- **INSTRUCTIONS FOR THE TASK**
All of the material below is to be returned exactly.

- **DATA BLOCK**
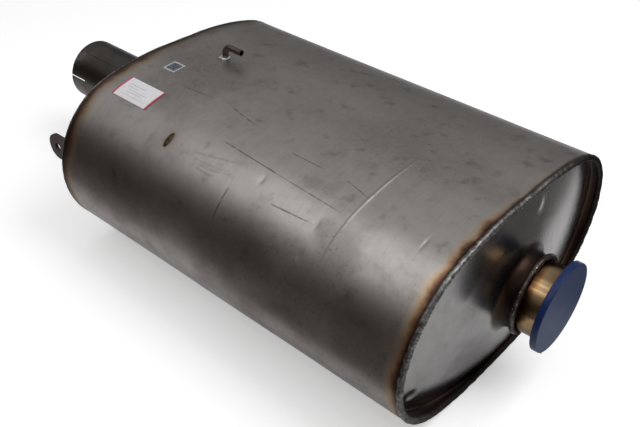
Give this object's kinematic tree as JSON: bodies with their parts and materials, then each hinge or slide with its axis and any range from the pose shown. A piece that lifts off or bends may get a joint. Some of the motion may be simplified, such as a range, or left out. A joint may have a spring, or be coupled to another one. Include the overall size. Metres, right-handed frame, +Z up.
{
  "type": "exhaust silencer",
  "caption": "Oval stainless exhaust silencer with an inlet socket, an outlet stub under a push-in cap, a hanger lug and a pressure tap, over baffled chambers.",
  "frame": {"origin": "middle of the flat underside, half way between the two rims of the shell", "axes": "+X along the pipes towards the outlet, +Y away from the side of the lug, +Z up"},
  "size_m": [0.958, 0.5, 0.308],
  "materials": {
    "shell_sheet": "satin rolled stainless sheet, scratched",
    "end_plate_sheet": "half-bright stainless sheet",
    "rim_weld": "rippled bead with a brown edge",
    "heat_tinted_pipe": "straw and gold heat tint",
    "pipe_weld": "rippled dark bead",
    "socket_pipe": "dull brown-grey tube",
    "inner_sheet": "plain mill finish",
    "lug_plate": "plain mill finish",
    "small_weld": "small bright bead",
    "tap_tube": "drawn tube",
    "plug_weld": "brown scaled weld",
    "cap_plastic": "moulded soft plastic, dusty",
    "label_paper": "bare paper-faced film"
  },
  "bodies": {
    "silencer": {"shell": "shell_sheet", "outlet_end_plate": "end_plate_sheet", "inlet_end_plate": "end_plate_sheet", "outlet_rim_weld": "rim_weld", "inlet_rim_weld": "rim_weld", "outlet_pipe": "heat_tinted_pipe", "outlet_pipe_weld": "pipe_weld", "inlet_pipe": "socket_pipe", "inlet_pipe_weld": "pipe_weld", "outlet_perforated_tube": "inner_sheet", "inlet_perforated_tube": "inner_sheet", "outlet_baffle": "inner_sheet", "middle_baffle": "inner_sheet", "inlet_baffle": "inner_sheet", "near_transfer_tube": "inner_sheet", "far_transfer_tube": "inner_sheet", "hanger_lug": "lug_plate", "hanger_lug_weld": "small_weld", "pressure_tap": "tap_tube", "pressure_tap_weld": "small_weld", "plug_weld": "plug_weld", "label": "label_paper", "data_sticker": "label_paper"},
    "cap": {"outlet_cap": "cap_plastic"}
  },
  "joints": [
    {"name": "cap_pull", "type": "slide", "parent": "silencer", "child": "cap", "axis": [1, 0, 0], "range_m": [0, 0.2]}
  ]
}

- **FINISHED EXERCISE**
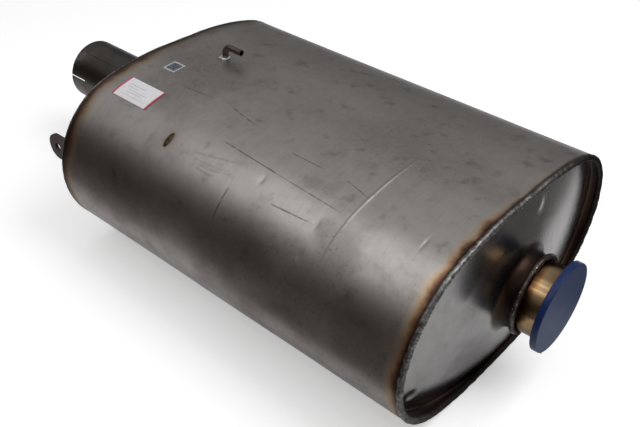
Give this object's kinematic tree as JSON: bodies with their parts and materials, then each hinge or slide with its axis and any range from the pose shown. A piece that lifts off or bends may get a joint. Some of the motion may be simplified, such as a range, or left out. A joint may have a spring, or be coupled to another one. Include the overall size. Metres, right-handed frame, +Z up.
{
  "type": "exhaust silencer",
  "caption": "Oval stainless exhaust silencer with an inlet socket, an outlet stub under a push-in cap, a hanger lug and a pressure tap, over baffled chambers.",
  "frame": {"origin": "middle of the flat underside, half way between the two rims of the shell", "axes": "+X along the pipes towards the outlet, +Y away from the side of the lug, +Z up"},
  "size_m": [0.958, 0.5, 0.308],
  "materials": {
    "shell_sheet": "satin rolled stainless sheet, scratched",
    "end_plate_sheet": "half-bright stainless sheet",
    "rim_weld": "rippled bead with a brown edge",
    "heat_tinted_pipe": "straw and gold heat tint",
    "pipe_weld": "rippled dark bead",
    "socket_pipe": "dull brown-grey tube",
    "inner_sheet": "plain mill finish",
    "lug_plate": "plain mill finish",
    "small_weld": "small bright bead",
    "tap_tube": "drawn tube",
    "plug_weld": "brown scaled weld",
    "cap_plastic": "moulded soft plastic, dusty",
    "label_paper": "bare paper-faced film"
  },
  "bodies": {
    "silencer": {"shell": "shell_sheet", "outlet_end_plate": "end_plate_sheet", "inlet_end_plate": "end_plate_sheet", "outlet_rim_weld": "rim_weld", "inlet_rim_weld": "rim_weld", "outlet_pipe": "heat_tinted_pipe", "outlet_pipe_weld": "pipe_weld", "inlet_pipe": "socket_pipe", "inlet_pipe_weld": "pipe_weld", "outlet_perforated_tube": "inner_sheet", "inlet_perforated_tube": "inner_sheet", "outlet_baffle": "inner_sheet", "middle_baffle": "inner_sheet", "inlet_baffle": "inner_sheet", "near_transfer_tube": "inner_sheet", "far_transfer_tube": "inner_sheet", "hanger_lug": "lug_plate", "hanger_lug_weld": "small_weld", "pressure_tap": "tap_tube", "pressure_tap_weld": "small_weld", "plug_weld": "plug_weld", "label": "label_paper", "data_sticker": "label_paper"},
    "cap": {"outlet_cap": "cap_plastic"}
  },
  "joints": [
    {"name": "cap_pull", "type": "slide", "parent": "silencer", "child": "cap", "axis": [1, 0, 0], "range_m": [0, 0.2]}
  ]
}